Governor Guy again became a candidate for the governorship in 1890 but again suffered defeat by Governor Byrd who ran for reelection. He was elected to the senate in 1892 and succeeded himself in 1896. He represented the Chickasaws as a delegate to Washington in 1895 and 1897 during which years he also visited the States of Tennessee and Mississippi in the interest of his people. The matter of education enlisted his interest. He established the Sulphur
Neighborhood School at Sulphur and from October 18, 1900 to May 3, 1902 served as trustee of that institution. The name of this school was subsequently changed to the Guy National School and later to the Sulphur National Institute.
The governor was a progressive in his concept of the social and political life of his people and opposed all discriminating policies affecting the tribal members because of their quantity of Indian blood. In his official career, he invited the counsel and support of the dependable white members of the tribe but in no sense was he unmindful of the best interests of the full blood members. The Chickasaws had made wonderful progress after their removal to the West and had assumed an engaging posture among the Five Tribes. Governor Guy was unwilling that this advancement should be halted and insisted that his people should be prepared for the individualistic life of participating American citizenship, which was approaching. He actively supported the ratification of the Atoka Agreement of April 23, 1897 and the Supplemental Agreement of March 21, 1902. He was an active supporter of Palmer A. Mosely for Governor in the fall of 1902.
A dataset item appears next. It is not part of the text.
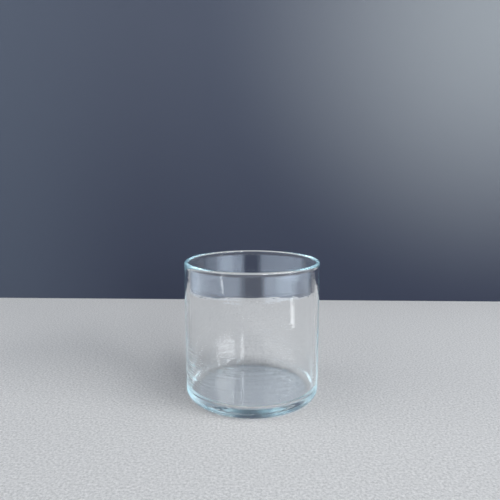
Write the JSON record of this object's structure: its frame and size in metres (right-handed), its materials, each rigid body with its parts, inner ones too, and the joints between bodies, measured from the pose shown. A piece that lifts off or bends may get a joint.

The fidelity of Governor Guy to the welfare of his people is reflected in his fearless denunciation of October 27, 1888 addressed,
"To the non-citizens residing in the Chickasaw Nation;
"In reference to the anonymous call made by some of you and now in circulation throughout the Nation, for the non-citizens to meet in convention at the town of Purcell, I. T. on the 31st day of October, 1888, to organize a so-called Protective Association, I am forced to say in behalf of the truth, that it is an injustice to my country and people, that the representations made in that call are infamous lies fabricated for a purpose, by a lawless class of intruders in Pickens County, who had orders to get out of the limits of this Nation by the first day of November, 1888 or be forcibly ejected therefrom. They have decided a cunning scheme with the hope of delaying the execution of that order and gaining time to better organize and strengthen their lawless band of mischief-makers, between the citizens and non-citizens, with a view of a final disruption of our national government. In short, it is another Oklahoma move and as the chief executive of this Nation, I deem it my duty to enter my protest against such an uncalled for move on the part of a class of people who voluntarily placed themselves here amongst us and are not here by compulsion or solicitation on our part. Our treaties and laws of intercourse with the United States Government amply provide for the protection of their lives and property while they choose to temporarily sojourn amongst us and cultivate our soil and if such protection is too meager and the restrictions too great for comfort and happiness to them, they are not compelled to remain, but can return from whence they came without hinderance or restraint. I shall lay the matter of this call at once before the Department in all its meaning and purport and shall further make it a special point to obtain the names and location of all the non-citizens participating in this mischievous scheme and report them to the Indian Agent as intruders for immediate removal. Our local and intercourse laws in regard to non-citizens will be strictly enforced without respect to persons or position."2
The governor maintained his interest in the political affairs of the Chickasaw Nation until all tribal affairs were folded up and its membership absorbed into American life. Upon the advent of Statehood for Oklahoma, he entered into retirement upon his farm near Sulphur, in Murray County, Oklahoma. He was accorded recognition by Gov. C. N. Haskell, who on February 20, 1908 appointed him to his personal staff with the rank of Colonel. The governor belonged to the Masonic and Knights of Pythias secret societies.3
Governor Guy married Maggie Lindsey at Ardmore on June 25, 1890. She was a daughter of John Lindsey and Frances Simms, his wife, and was born at Oxford, Alabama. The governor passed away at his farm home near Sulphur on June 2, 1918 and is buried in the Oaklawn Cemetery at that place where his grave is marked by a plain marble slab.
3"The Indian Territory, Its Chiefs, Legislators and Leading Men," by O'Beirne, p. 125. "The Indian Territory," by Gideon, p. 456.